Transaction security is also maintained through confirmation mechanisms. Most blockchain networks require multiple confirmations before a transaction is considered final. This reduces the risk of double spending and ensures network consensus.


Security in Decentralized Applications

Decentralized applications (DApps) operate on blockchain networks and rely heavily on smart contracts. These applications range from decentralized finance platforms to gaming and identity systems.

Security in DApps depends on both backend smart contract security and frontend interface protection. While blockchain ensures data integrity, user interfaces can still be compromised through phishing or malicious code injection.
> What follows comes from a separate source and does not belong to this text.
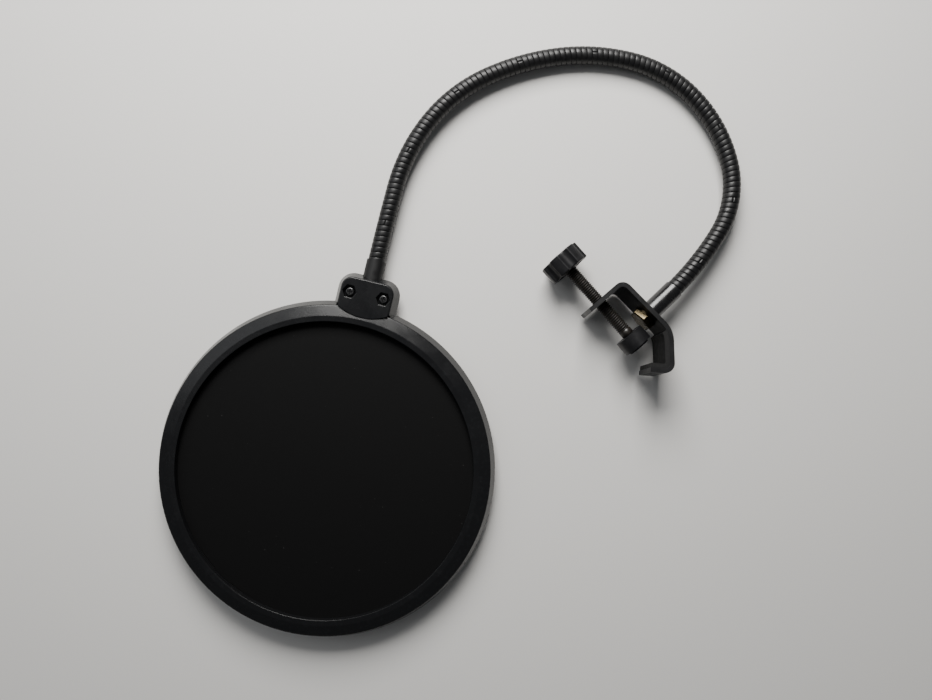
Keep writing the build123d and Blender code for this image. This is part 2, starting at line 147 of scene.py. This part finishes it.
class FinishColours(bpy.types.PropertyGroup):
    """Base colours of the finishes."""
    shell: colour("Shell", "Moulded ring halves", (0.0062, 0.0064, 0.0070))
    nylon: colour("Nylon", "Screen threads", (0.0022, 0.0022, 0.0023))
    winding: colour("Winding", "Outer wire of the arm", (0.006, 0.006, 0.0064))
    spring: colour("Spring", "Inner wire of the arm", (0.012, 0.011, 0.010))
    sleeve: colour("Sleeve", "End sleeves of the arm and socket screws", (0.006, 0.006, 0.0064))
    paint: colour("Paint", "Bracket", (0.009, 0.009, 0.0095))
    rubber: colour("Rubber", "Jaw liner and pad face", (0.007, 0.007, 0.007))
    knob: colour("Knob", "Knob and swivel pad", (0.008, 0.008, 0.0088))
    oxide: colour("Black oxide", "Thumbscrew", (0.011, 0.0095, 0.008))
    brass: colour("Yellow zinc", "Swivel bolt and washer", (0.10, 0.08, 0.047))
    zinc: colour("Zinc", "Nuts", (0.55, 0.55, 0.54))
    floor: colour("Floor", "Table top", (0.70, 0.69, 0.67))


# ---------------------------------------------------------------- small helpers

def vector(values):
    return np.array(values, float)


def unit(values):
    values = vector(values)
    return values / np.linalg.norm(values)


def rotated(values, axis, angle):
    """values turned about axis by each angle."""
    axis = unit(axis)
    cosine, sine = np.cos(angle)[:, None], np.sin(angle)[:, None]
    along = (values @ axis) * axis
    return values * cosine + np.cross(axis, values) * sine + along * (1 - cosine)


def mesh_object(name, vertices, faces, material, smooth=True):
    """A new mesh object from points in metres, with outward normals."""
    mesh = bpy.data.meshes.new(name)
    mesh.from_pydata([tuple(v) for v in vertices], [], faces)
    mesh.validate()
    work = bmesh.new()
    work.from_mesh(mesh)
    bmesh.ops.recalc_face_normals(work, faces=work.faces)
    work.to_mesh(mesh)
    work.free()
    mesh.polygons.foreach_set("use_smooth", [smooth] * len(mesh.polygons))
    mesh.materials.append(material)
    thing = bpy.data.objects.new(name, mesh)
    bpy.context.scene.collection.objects.link(thing)
    return thing


def node_points(node):
    """A CAD node's points, in metres."""
    return np.array([v.co for v in frame["nodes"][node].data.vertices], float)


def span_along(node, origin, axis):
    """Lowest and highest place of a CAD node along an axis through origin."""
    places = (node_points(node) - origin) @ axis
    return places.min(), places.max()


def soften(node, width):
    """Rounds a CAD node's sharp edges with a bevel and keeps its flats flat."""
    thing = frame["nodes"][node]
    bevel = thing.modifiers.new("edge_round", "BEVEL")
    bevel.width = width
    bevel.segments = 2
    bevel.limit_method = "ANGLE"
    bevel.angle_limit = math.radians(SHARP_EDGE)
    bevel.harden_normals = True


# ---------------------------------------------------------------- the arm's centre line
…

Interoperability between different blockchain systems also introduces additional security considerations, as cross-chain bridges can become targets for attackers. Ensuring secure communication between chains is critical for maintaining overall system integrity.

Conclusion

Cryptocurrency and blockchain security form the foundation of trust in decentralized digital systems. By combining cryptographic principles, decentralized consensus mechanisms, secure architecture, and user-controlled key management, blockchain technology creates a resilient environment for financial and digital transactions.

However, security in blockchain is not solely dependent on technology; it also relies heavily on user behavior, developer practices, and institutional safeguards. Weak private key management, poorly written smart contracts, insecure exchanges, and social engineering attacks remain significant risks.

As blockchain technology continues to evolve and expand into various industries, maintaining strong security practices will remain essential for protecting assets, ensuring system integrity, and supporting widespread adoption.